%%

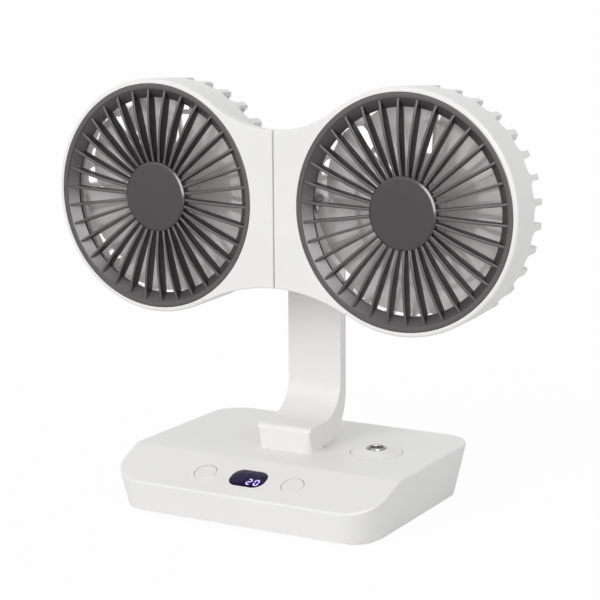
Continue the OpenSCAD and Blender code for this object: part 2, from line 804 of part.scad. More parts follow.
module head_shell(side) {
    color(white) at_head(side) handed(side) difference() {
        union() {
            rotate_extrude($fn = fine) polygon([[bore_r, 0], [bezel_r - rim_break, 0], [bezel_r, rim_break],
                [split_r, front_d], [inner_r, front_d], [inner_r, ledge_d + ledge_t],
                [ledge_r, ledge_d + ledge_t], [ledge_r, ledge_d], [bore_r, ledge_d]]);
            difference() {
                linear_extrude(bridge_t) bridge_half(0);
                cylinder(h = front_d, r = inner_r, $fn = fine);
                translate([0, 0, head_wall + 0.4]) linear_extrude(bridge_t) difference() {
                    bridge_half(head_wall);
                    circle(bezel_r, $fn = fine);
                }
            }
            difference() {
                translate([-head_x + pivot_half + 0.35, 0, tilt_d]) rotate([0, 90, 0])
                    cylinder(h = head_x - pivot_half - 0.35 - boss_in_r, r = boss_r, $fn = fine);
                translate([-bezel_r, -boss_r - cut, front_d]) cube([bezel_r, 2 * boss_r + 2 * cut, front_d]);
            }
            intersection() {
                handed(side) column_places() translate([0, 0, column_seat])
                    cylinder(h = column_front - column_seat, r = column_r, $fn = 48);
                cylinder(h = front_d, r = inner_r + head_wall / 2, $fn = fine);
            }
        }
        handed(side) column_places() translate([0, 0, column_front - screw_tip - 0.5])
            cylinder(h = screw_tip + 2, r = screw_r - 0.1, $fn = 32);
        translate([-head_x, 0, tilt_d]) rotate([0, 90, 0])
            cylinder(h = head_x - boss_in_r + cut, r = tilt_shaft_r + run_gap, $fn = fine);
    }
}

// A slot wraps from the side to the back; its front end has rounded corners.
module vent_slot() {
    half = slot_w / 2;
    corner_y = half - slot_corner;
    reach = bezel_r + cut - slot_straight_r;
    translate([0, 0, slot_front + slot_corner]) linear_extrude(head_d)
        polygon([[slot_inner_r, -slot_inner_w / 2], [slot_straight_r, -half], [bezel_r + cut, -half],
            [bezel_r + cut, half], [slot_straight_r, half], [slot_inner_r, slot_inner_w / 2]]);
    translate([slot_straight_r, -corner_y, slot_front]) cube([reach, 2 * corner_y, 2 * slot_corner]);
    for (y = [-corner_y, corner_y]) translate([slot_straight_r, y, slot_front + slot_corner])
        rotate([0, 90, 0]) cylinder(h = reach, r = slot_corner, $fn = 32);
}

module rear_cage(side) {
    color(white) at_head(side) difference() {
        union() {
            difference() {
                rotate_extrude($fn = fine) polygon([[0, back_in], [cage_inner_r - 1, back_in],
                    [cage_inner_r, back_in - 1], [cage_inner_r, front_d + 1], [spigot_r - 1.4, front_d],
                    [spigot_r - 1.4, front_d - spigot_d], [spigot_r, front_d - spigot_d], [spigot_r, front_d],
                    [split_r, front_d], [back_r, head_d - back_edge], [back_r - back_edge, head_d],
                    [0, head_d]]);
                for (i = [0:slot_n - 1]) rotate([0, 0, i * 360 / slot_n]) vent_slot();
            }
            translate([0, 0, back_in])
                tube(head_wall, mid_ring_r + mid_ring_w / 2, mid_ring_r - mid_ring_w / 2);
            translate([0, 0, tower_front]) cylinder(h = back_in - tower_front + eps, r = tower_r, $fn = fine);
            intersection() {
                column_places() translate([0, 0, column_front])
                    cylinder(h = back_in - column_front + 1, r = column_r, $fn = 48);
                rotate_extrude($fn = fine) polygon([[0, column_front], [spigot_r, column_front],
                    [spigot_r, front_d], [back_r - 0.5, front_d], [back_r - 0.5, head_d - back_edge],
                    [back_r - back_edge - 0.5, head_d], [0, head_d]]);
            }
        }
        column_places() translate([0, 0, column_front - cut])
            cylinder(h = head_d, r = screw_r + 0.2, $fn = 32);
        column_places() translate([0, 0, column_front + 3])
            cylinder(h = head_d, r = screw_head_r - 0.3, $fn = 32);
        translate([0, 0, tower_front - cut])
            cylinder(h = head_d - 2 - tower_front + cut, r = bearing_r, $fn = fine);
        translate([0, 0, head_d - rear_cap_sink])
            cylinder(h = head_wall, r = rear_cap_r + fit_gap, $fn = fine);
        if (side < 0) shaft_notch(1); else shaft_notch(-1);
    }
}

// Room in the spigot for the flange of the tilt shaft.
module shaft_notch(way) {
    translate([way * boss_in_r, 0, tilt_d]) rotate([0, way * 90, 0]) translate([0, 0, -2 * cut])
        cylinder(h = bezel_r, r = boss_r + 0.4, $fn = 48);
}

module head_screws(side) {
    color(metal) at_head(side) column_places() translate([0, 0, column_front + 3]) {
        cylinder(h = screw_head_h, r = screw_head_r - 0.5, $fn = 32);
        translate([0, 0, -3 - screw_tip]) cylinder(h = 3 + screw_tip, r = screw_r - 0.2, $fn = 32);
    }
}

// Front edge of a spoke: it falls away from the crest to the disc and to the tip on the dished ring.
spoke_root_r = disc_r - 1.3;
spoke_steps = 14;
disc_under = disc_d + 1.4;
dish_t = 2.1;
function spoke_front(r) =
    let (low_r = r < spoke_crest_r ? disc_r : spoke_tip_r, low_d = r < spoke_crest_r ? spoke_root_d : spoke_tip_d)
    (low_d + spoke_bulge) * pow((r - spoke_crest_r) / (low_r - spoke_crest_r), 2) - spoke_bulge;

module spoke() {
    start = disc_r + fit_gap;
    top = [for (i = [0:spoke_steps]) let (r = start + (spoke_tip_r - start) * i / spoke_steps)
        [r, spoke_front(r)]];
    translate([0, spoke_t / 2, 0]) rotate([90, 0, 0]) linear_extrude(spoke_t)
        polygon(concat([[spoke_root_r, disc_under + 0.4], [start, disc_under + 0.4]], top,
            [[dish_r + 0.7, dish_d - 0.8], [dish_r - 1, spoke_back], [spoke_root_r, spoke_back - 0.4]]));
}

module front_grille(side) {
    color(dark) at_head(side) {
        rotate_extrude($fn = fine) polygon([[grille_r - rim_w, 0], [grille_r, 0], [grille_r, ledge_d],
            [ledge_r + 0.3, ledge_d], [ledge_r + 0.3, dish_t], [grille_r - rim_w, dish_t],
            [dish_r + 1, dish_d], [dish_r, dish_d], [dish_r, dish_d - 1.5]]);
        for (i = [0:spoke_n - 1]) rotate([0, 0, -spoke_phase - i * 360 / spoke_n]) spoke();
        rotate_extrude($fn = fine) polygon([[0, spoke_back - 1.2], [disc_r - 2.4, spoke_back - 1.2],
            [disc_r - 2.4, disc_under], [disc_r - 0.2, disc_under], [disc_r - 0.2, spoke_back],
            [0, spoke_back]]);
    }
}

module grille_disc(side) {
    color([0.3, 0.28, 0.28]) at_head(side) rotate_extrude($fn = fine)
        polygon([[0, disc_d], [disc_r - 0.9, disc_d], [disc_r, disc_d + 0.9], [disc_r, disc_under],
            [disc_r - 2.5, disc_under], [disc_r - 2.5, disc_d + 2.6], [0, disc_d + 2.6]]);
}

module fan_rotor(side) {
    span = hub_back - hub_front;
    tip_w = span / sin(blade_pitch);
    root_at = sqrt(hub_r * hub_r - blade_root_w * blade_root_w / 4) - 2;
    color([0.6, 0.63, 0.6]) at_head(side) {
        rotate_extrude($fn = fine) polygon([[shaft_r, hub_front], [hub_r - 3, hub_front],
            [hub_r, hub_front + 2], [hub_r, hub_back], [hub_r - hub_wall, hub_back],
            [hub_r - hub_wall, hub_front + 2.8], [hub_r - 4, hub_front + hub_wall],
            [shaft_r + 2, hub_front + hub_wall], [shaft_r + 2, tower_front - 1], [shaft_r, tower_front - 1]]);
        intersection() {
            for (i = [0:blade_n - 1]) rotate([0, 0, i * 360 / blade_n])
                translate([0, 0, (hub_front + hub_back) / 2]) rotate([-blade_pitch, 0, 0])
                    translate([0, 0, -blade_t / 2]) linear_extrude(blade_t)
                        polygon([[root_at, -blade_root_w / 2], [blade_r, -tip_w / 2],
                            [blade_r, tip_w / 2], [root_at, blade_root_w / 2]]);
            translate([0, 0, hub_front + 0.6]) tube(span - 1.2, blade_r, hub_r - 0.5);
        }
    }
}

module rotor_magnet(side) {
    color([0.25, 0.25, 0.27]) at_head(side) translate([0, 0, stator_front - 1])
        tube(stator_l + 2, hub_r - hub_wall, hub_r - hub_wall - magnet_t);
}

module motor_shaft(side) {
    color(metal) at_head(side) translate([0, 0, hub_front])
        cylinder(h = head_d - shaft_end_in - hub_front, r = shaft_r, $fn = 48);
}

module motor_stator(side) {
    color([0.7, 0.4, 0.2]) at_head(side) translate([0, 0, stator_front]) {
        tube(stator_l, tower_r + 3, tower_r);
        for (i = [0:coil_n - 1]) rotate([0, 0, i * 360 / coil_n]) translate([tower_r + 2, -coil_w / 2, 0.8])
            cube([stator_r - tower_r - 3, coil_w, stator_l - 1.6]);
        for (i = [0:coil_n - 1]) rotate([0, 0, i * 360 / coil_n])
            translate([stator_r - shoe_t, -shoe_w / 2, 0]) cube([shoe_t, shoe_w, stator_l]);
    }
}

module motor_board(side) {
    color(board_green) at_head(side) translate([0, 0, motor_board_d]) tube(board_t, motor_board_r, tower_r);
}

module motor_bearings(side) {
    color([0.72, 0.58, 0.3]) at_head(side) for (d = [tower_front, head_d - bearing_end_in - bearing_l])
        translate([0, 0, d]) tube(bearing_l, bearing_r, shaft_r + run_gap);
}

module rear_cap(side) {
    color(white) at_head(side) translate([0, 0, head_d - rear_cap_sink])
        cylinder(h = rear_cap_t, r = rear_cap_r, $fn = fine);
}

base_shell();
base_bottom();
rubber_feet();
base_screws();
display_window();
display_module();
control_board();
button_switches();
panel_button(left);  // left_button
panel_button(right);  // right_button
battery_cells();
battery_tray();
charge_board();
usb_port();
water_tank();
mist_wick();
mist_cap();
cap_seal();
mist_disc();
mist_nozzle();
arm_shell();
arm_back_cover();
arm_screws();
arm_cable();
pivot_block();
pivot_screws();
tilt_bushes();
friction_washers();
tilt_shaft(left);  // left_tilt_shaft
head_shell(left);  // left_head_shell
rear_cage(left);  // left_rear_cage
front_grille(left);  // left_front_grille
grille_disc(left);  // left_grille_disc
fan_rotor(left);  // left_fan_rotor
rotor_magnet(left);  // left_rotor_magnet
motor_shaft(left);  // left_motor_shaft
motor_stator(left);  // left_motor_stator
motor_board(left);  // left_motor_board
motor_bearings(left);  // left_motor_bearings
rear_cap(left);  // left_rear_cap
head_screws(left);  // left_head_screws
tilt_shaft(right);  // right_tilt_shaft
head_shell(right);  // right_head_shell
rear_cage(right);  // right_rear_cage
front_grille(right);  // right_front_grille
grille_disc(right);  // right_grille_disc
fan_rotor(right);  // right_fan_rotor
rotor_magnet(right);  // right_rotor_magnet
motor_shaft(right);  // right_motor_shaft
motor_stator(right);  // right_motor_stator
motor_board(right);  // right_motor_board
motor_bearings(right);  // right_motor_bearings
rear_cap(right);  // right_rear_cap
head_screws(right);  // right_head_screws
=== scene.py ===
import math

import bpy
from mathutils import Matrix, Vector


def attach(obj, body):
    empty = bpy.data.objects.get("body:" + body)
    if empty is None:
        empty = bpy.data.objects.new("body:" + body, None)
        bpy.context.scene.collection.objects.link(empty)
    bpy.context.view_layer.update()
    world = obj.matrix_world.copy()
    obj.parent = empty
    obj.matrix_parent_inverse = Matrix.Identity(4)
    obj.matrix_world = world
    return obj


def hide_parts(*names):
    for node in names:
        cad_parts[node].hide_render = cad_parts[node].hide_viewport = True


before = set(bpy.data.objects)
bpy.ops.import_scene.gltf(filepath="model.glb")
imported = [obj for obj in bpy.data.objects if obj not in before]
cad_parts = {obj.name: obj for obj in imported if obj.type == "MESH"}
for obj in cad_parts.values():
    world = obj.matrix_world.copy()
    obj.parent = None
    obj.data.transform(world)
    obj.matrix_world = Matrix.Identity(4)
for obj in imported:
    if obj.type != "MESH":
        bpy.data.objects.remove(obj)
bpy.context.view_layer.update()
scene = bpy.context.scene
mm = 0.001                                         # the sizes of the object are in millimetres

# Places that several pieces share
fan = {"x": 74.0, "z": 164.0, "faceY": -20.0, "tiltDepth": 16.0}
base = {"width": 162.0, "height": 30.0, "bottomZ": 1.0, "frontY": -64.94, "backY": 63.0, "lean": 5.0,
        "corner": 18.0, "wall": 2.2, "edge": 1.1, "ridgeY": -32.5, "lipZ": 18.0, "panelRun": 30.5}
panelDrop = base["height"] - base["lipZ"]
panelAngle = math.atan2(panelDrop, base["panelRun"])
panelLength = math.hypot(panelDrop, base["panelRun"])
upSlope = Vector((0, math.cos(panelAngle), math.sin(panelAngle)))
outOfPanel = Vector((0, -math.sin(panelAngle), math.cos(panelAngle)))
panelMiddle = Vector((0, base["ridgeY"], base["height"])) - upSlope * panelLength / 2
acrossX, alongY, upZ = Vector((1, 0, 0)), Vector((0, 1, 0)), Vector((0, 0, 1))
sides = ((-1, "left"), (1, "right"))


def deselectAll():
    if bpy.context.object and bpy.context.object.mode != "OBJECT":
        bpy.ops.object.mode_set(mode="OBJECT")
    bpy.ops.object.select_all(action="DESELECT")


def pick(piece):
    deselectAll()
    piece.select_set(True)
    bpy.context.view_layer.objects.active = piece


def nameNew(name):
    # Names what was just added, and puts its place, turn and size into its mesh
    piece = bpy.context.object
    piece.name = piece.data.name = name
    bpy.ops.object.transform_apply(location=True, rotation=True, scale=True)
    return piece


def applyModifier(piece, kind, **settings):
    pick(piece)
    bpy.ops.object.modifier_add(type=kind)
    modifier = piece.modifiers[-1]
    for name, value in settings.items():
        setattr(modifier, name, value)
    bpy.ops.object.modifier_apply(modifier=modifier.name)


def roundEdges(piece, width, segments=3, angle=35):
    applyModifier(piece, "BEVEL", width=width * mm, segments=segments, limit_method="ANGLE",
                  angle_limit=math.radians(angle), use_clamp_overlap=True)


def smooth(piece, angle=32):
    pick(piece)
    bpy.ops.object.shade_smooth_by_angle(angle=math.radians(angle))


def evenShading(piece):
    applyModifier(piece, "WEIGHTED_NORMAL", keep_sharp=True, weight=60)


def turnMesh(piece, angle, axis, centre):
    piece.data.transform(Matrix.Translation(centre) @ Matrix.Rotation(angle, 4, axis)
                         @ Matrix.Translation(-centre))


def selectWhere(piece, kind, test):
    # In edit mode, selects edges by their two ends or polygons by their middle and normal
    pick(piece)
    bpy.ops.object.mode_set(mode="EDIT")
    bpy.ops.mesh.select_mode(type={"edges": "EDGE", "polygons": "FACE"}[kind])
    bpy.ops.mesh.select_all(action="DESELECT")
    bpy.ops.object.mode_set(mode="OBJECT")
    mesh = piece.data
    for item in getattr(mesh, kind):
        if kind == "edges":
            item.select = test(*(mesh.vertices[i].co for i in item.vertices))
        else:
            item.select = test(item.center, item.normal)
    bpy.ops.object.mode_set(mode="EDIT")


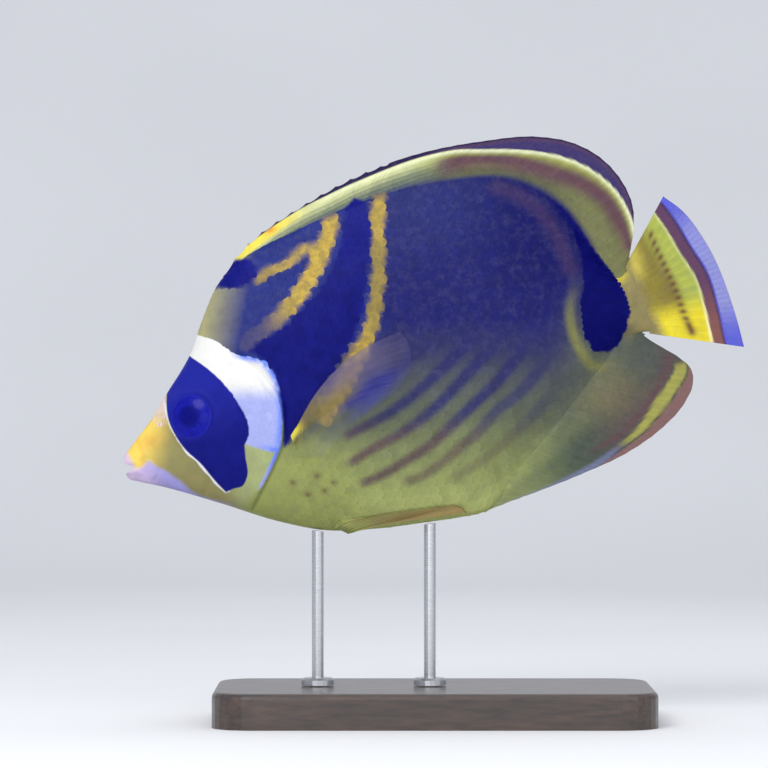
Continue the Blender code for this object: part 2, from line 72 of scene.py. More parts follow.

%%

→ **The request**: Identify the lines above with the word "Continue". Copy them.

→ **Solution to the exercise**:
Continue the OpenSCAD and Blender code for this object: part 2, from line 804 of part.scad. More parts follow.
Continue the Blender code for this object: part 2, from line 72 of scene.py. More parts follow.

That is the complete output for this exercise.